**REQUIRED TASK:**
Look below and pull out each line with the word "scene".

**GIVEN ENTRIES:**
● ● ● ●

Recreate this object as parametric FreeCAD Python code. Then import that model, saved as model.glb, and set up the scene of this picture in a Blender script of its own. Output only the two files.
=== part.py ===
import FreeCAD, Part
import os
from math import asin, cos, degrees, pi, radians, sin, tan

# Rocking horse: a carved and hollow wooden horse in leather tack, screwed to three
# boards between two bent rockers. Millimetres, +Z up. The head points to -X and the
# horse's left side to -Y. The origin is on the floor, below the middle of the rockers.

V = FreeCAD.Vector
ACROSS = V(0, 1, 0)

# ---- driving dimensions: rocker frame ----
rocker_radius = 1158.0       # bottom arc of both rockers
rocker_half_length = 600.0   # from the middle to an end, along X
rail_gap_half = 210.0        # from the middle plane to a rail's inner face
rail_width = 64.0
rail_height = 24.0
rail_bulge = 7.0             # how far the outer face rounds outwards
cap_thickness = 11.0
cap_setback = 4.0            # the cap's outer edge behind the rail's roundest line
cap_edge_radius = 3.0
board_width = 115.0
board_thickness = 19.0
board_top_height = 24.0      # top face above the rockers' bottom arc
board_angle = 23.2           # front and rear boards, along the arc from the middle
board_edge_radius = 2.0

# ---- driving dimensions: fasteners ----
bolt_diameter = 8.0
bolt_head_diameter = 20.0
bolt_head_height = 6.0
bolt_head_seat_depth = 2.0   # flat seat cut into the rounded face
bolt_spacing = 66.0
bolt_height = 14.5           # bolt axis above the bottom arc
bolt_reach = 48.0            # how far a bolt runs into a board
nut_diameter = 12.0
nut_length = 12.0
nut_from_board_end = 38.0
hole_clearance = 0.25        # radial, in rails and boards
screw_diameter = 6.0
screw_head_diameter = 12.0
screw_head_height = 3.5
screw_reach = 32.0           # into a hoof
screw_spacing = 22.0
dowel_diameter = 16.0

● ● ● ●

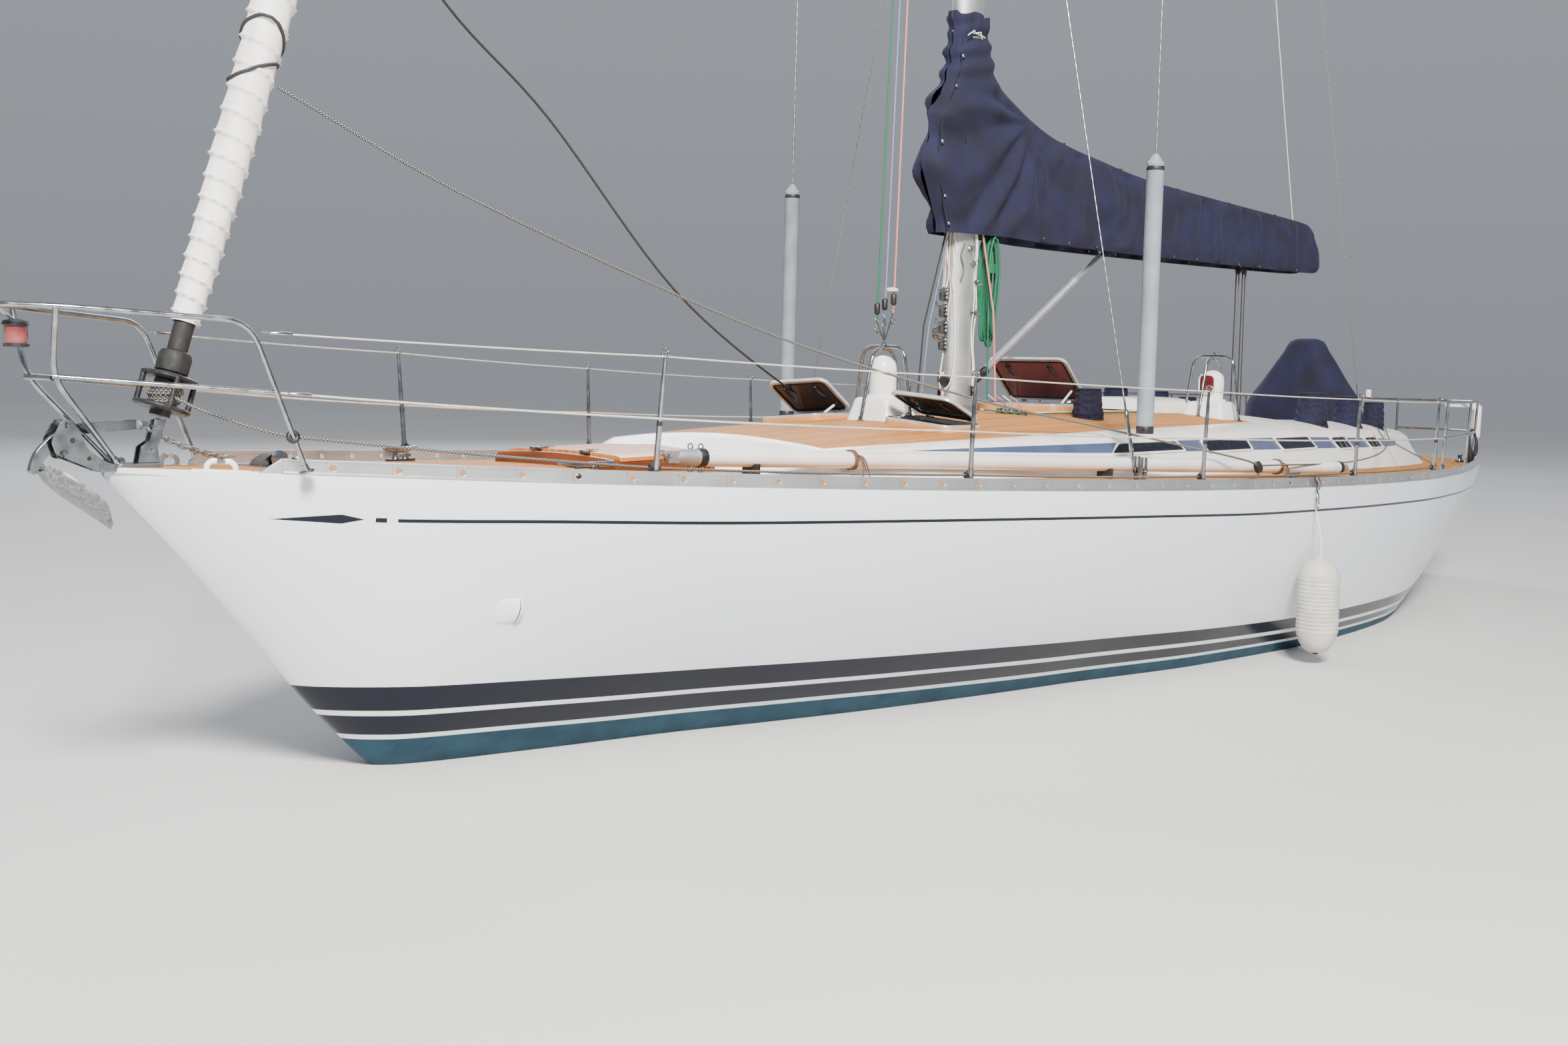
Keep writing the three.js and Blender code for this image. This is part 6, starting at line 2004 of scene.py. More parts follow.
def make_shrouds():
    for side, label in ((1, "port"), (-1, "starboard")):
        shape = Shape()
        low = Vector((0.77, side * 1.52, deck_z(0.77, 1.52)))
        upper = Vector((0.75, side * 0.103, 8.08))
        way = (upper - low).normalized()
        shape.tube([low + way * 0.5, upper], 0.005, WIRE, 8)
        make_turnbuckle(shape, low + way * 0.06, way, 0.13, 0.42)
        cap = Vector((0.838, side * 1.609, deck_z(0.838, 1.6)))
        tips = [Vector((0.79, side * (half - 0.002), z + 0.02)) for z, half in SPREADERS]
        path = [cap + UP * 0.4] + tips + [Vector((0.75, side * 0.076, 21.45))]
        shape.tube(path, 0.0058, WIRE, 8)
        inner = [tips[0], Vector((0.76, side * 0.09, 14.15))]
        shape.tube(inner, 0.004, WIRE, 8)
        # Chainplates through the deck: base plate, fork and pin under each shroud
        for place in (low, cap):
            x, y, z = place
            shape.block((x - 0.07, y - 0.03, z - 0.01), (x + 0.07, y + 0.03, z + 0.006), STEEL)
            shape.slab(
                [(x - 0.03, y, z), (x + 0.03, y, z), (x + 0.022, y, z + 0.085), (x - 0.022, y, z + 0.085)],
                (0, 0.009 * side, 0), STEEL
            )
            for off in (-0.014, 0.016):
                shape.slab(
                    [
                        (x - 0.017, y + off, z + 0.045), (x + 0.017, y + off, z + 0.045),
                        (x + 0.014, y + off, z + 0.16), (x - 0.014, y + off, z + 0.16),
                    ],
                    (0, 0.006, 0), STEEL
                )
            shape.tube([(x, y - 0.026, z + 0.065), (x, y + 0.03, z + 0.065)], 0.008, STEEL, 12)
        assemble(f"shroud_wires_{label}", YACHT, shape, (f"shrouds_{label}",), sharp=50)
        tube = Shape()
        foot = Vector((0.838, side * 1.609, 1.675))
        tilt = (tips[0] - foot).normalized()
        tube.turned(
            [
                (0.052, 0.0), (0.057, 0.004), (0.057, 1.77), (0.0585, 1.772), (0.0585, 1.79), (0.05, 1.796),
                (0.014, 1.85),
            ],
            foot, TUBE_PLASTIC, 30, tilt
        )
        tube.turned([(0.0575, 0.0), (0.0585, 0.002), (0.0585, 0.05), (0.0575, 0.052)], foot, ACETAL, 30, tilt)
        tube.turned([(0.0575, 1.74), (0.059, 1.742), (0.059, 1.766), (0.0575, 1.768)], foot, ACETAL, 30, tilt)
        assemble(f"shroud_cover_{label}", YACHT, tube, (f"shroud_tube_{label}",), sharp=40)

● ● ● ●

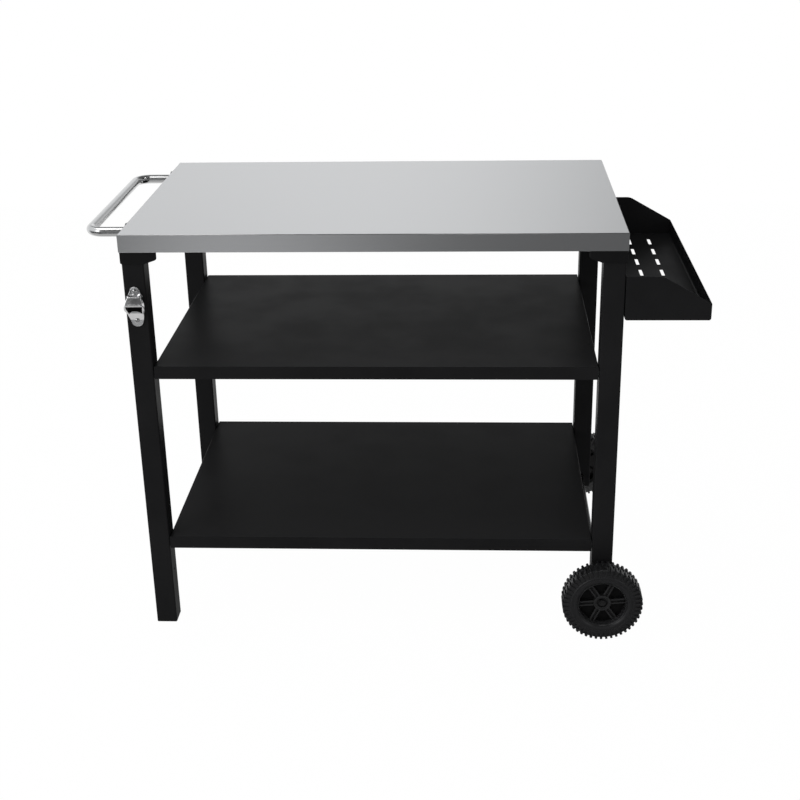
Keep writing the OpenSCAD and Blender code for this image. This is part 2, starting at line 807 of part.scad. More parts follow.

● ● ● ●

**FULL ANSWER:**
Recreate this object as parametric FreeCAD Python code. Then import that model, saved as model.glb, and set up the scene of this picture in a Blender script of its own. Output only the two files.
Keep writing the three.js and Blender code for this image. This is part 6, starting at line 2004 of scene.py. More parts follow.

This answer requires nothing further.